Esse espaço de intimidade torna-se uma zona de indiscernibilidade entre ficção e realidade, pois cada fragmento observado deve levar à recomposição de um mundo. Por isso, numa cena marcante de Esplendor, quando Misako está perdida na floresta à procura de sua mãe desmemoriada, ela se relembra de uma experiência vivida com seu pai quando era criança naquele mesmo bosque, que logo a seguir é relembrada por sua mãe que não a viveu, mas possivelmente tomou conhecimento da experiência por palavras do pai ou de Misako. Assim, a jovem entende que as palavras são também elas fragmentos de mundos.
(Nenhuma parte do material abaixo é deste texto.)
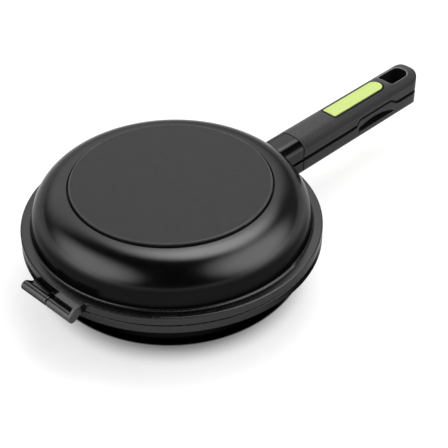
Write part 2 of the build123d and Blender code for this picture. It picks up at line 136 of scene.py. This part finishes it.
def mottled(tree, scale, dark, light, detail=NOISE_DETAIL):
    """A colour or grey that wanders between two, with so many features per metre."""
    ramp = tree.nodes.new("ShaderNodeValToRGB")
    for element, place, colour in zip(ramp.color_ramp.elements, NOISE_MIDDLE, (dark, light)):
        element.position = place
        element.color = rgba(colour)
    tree.links.new(noise(tree, scale, detail), ramp.inputs["Fac"])
    return ramp.outputs["Color"]


def relief(tree, shader, scale, depth):
    """Fine surface relief: features per metre and their real depth in metres."""
    node = tree.nodes.new("ShaderNodeBump")
    node.inputs["Distance"].default_value = depth
    tree.links.new(noise(tree, scale, RELIEF_DETAIL), node.inputs["Height"])
    tree.links.new(node.outputs["Normal"], shader.inputs["Normal"])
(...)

Por isso, a descrição de uma cena é também um traço que nos conduz a outro mundo, ou a outro traço. Esplendor, com seus jogos de luzes e sombras, nos conta a história de uma moça japonesa que descobre que cada palavra pode ser um projétil capaz de abrir uma fenda na superfície de uma vida por onde um mundo pode furtivamente penetrar através de um feixe oblíquo de luz.

 

 

Guilherme Preger (1966) é escritor e engenheiro, natural do Rio de Janeiro. É autor de Capoeiragem (7Letras, 2003) e Extrema lírica (Oito e Meio, 2014). É um dos organizadores do Clube da Leitura. Participou como autor e editor das quatro coletâneas do coletivo. É mestre em Literatura Brasileira e doutorando em Teoria Literária pela UERJ, com pesquisa sobre as relações entre ciência e literatura.